The Paul camp has fought hard to keep its candidate on the main stage, where he has appeared for the prior five debates. Earlier Monday, the campaign released a memo stating that “multiple national polls” have the Kentucky senator “in 5th or 6th place” — even though he’s in seventh place in the average nationally and in both early states. “By any reasonable criteria Senator Paul has a top-tier campaign and has qualified for the stage,” the memo said.
But it was clear that Paul didn’t meet the criteria Fox Business had outlined prior to Monday’s qualification deadline. The network said it would average the five most recent polls nationally, and in both Iowa and New Hampshire. The top six candidates nationally would qualify – and if any other candidate appeared in the top five in either early state, they would be added.
Paul was in seventh place nationally and in both early states, according to POLITICO’s calculations.
When Fox Business Network announced its debate criteria just before Christmas, it was apparent that Paul, among others, was at the very least on the bubble for being pushed into the undercard debate due to the fact that he had been falling significantly in the polls over the past several months notwithstanding the fact that he had made the main stage in every debate since the first one back in August.
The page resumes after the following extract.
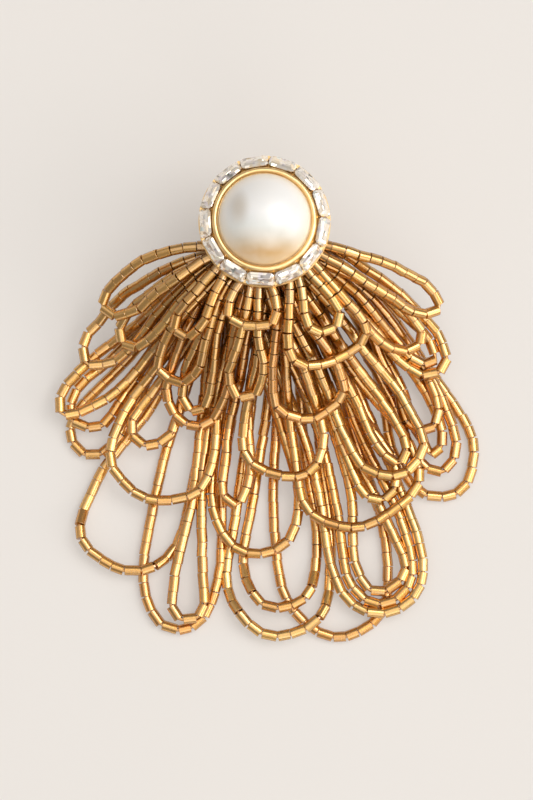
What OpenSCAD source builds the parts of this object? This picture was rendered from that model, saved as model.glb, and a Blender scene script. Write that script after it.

Indeed, given the fact that Paul is, as noted, in seventh place both nationally and in Iowa and New Hampshire in the poll averages as measured by both RealClearPolitics and the broader measurement used by Pollster, it has almost seemed as though Republican voters have like Paul less the more they’ve gotten to know him. In any case, Paul made it clear shortly after the criteria were announced that he would not participate in an undercard debate if that were his only option, so I suppose that the campaign’s announcement of the same last night isn’t a surprise since he would risk being called a hypocrite for going back on his word. At the same time, though, to the extent that Paul still wants to maintain the image of a campaign that still actually exists it seems foolish to turn down an hour to an hour an a half of free media time. Perhaps it wouldn’t have much of an impact on the race as a whole, but it certainly doesn’t seems like it would hurt all that much, especially given the fact that he would be going up against such relative lightweights as Mike Huckabee, Rick Santorum, and Carly Fiorina.
As for the main stage debate itself, the biggest drama Thursday night is likely to be right in the center of the stage, with Donald Trump, Ted Cruz, and Marco Rubio, who have generally been among the top three nationally and in the early primary states for the better part of a month now. That would seem to give plenty of opportunities for a repetition of the clashes that we’ve seen over that time between Cruz and Rubio over issues such as immigration over the past month, as well as an opportunity to see if Trump continues his recent lines of attack against Cruz, who has become his closest competitor in Iowa and, potentially, the candidate who could end up surpassing him in the race if he manages to pull off a win in the caucuses. Additionally, this debate and the one that follows two weeks from now are likely the final opportunity for candidates such as Jeb Bush, John Kasich, and Chris Christie to make an impression on voters that could catapult them beyond February. All three of these candidates have risen steadily in New Hampshire over the past two months or so, but it seems clear that only one of them is likely to get their ticket stamped coming out of the Granite State and be given the chance to try to capitalize on their performance there in other parts of the country. These two upcoming debates will go a long way toward helping to decide how that plays out.